**PROBLEM DETAILS:** Collect the lines of the entries where "This" shows up.

** Begin INFORMATION PROVIDED **

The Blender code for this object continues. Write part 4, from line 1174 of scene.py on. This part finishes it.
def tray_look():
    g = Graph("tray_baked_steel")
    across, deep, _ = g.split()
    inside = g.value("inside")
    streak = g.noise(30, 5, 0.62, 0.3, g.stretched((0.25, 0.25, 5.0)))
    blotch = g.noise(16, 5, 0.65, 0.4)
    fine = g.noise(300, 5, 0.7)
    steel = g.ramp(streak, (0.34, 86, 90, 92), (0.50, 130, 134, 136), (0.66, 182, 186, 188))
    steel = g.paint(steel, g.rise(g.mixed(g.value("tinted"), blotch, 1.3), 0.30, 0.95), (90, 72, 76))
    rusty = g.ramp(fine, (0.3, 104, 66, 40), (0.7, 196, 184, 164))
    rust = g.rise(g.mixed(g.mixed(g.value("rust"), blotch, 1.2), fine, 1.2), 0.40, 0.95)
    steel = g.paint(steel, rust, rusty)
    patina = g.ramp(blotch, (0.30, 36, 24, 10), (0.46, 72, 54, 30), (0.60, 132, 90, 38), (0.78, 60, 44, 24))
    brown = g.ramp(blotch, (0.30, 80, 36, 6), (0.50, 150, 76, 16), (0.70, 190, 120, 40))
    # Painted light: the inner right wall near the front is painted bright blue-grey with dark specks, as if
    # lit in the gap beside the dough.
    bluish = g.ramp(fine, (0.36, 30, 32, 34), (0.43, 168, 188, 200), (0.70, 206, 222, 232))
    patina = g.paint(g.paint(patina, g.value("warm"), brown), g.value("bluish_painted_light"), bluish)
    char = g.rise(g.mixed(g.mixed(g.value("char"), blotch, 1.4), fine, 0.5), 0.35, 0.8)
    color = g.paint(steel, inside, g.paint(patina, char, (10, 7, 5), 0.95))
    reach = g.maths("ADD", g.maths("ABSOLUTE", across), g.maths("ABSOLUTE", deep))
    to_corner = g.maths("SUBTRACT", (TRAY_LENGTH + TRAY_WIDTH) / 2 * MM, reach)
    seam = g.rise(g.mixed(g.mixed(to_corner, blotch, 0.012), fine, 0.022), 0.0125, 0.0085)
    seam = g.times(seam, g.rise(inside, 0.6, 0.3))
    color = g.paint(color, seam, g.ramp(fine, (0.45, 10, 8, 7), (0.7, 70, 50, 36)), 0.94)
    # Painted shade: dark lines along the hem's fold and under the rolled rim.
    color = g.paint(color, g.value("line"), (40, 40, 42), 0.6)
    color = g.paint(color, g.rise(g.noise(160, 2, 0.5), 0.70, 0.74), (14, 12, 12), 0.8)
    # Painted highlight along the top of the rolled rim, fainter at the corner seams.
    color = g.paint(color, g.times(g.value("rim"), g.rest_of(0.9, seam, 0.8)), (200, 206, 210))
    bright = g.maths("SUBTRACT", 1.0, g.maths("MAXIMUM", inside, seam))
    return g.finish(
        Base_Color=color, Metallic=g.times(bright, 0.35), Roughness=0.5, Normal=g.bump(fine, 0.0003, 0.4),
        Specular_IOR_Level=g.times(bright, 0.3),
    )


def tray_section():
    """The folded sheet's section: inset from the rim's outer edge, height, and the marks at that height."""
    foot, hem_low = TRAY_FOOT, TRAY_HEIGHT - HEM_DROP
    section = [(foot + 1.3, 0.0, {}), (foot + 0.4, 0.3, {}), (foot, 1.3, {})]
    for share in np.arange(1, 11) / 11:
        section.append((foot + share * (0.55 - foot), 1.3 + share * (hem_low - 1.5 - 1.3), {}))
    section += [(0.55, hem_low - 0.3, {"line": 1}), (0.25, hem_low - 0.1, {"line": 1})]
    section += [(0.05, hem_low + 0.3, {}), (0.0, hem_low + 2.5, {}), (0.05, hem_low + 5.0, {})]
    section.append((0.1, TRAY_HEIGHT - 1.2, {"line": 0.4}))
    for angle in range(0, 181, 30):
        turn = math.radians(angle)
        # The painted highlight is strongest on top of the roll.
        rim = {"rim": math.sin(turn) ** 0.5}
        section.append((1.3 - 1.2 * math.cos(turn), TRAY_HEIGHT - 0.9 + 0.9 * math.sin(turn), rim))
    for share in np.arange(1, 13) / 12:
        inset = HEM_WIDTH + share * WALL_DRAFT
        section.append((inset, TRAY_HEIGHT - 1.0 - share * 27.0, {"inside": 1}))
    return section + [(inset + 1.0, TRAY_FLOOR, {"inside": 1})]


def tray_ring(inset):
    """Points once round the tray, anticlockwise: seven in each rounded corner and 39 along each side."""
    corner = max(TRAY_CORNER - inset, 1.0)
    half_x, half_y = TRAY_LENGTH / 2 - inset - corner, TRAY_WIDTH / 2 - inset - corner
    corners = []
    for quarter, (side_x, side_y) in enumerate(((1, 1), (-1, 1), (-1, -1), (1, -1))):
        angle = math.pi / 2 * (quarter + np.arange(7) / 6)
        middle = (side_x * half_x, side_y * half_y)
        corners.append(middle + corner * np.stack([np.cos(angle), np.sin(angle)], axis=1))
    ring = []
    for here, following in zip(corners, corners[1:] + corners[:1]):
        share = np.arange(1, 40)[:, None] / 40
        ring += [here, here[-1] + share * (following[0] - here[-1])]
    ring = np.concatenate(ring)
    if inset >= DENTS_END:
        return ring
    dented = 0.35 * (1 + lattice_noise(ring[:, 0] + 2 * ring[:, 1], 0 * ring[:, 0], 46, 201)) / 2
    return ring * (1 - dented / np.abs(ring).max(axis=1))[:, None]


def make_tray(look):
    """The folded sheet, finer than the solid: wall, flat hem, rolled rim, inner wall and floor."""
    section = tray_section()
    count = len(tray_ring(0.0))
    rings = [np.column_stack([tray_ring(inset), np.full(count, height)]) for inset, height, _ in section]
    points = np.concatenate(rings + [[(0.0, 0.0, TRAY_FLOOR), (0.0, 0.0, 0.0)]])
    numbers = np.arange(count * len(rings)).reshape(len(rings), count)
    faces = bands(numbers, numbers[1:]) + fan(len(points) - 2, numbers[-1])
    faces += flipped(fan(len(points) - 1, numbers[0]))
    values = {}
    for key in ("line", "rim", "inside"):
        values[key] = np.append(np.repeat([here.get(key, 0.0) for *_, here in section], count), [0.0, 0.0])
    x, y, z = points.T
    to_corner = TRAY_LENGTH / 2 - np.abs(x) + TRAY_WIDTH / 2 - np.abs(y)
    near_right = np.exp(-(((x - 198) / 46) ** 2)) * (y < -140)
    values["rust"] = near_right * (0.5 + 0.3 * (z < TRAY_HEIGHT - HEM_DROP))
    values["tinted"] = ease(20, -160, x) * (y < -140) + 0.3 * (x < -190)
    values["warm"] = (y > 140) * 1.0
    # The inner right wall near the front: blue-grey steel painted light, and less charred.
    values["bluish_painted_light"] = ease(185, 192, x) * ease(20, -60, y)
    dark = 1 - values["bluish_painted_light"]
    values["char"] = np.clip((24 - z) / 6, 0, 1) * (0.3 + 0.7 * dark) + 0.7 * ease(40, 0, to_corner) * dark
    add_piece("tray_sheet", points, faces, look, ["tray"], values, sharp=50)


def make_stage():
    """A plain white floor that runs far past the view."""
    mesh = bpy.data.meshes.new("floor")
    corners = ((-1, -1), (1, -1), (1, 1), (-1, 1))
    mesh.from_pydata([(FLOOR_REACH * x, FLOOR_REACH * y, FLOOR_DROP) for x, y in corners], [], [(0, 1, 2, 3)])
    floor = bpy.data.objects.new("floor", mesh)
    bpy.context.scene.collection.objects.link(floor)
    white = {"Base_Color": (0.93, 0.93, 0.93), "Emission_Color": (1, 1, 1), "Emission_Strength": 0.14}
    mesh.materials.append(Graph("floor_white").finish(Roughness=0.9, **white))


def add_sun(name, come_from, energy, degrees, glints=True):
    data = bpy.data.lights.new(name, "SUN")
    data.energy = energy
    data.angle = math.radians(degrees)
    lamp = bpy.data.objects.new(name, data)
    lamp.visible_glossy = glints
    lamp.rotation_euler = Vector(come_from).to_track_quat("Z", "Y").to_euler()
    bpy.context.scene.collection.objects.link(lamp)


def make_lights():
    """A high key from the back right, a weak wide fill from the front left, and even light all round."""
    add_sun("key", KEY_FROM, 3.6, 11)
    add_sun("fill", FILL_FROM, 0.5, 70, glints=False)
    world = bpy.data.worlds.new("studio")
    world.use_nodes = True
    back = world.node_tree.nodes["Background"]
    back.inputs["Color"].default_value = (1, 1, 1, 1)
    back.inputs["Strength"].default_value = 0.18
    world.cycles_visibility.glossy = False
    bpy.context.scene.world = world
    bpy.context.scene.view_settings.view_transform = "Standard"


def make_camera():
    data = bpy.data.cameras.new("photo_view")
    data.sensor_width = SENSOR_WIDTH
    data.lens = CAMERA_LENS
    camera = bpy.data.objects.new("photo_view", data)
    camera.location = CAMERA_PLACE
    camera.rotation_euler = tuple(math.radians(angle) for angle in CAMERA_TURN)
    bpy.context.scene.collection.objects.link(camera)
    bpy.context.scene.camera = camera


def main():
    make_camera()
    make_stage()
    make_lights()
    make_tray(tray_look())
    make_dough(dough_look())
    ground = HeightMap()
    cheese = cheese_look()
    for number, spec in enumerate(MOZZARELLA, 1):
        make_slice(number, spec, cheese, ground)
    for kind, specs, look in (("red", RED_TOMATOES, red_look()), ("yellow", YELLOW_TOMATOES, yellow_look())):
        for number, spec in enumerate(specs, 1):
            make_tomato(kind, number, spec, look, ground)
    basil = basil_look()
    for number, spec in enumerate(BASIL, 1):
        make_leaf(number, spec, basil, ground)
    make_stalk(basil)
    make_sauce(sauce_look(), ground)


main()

** End INFORMATION PROVIDED **
** Begin INFORMATION PROVIDED **

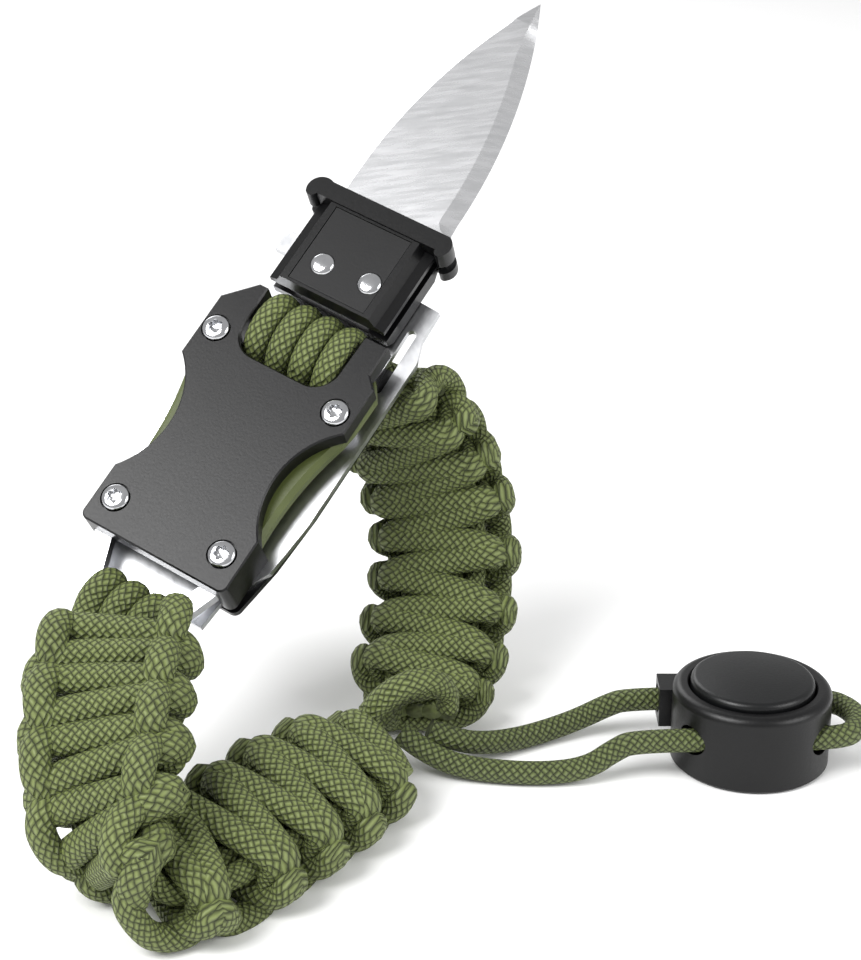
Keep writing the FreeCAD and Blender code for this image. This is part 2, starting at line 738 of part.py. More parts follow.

** End INFORMATION PROVIDED **

**EXERCISE RESPONSE:**
The Blender code for this object continues. Write part 4, from line 1174 of scene.py on. This part finishes it.
Keep writing the FreeCAD and Blender code for this image. This is part 2, starting at line 738 of part.py. More parts follow.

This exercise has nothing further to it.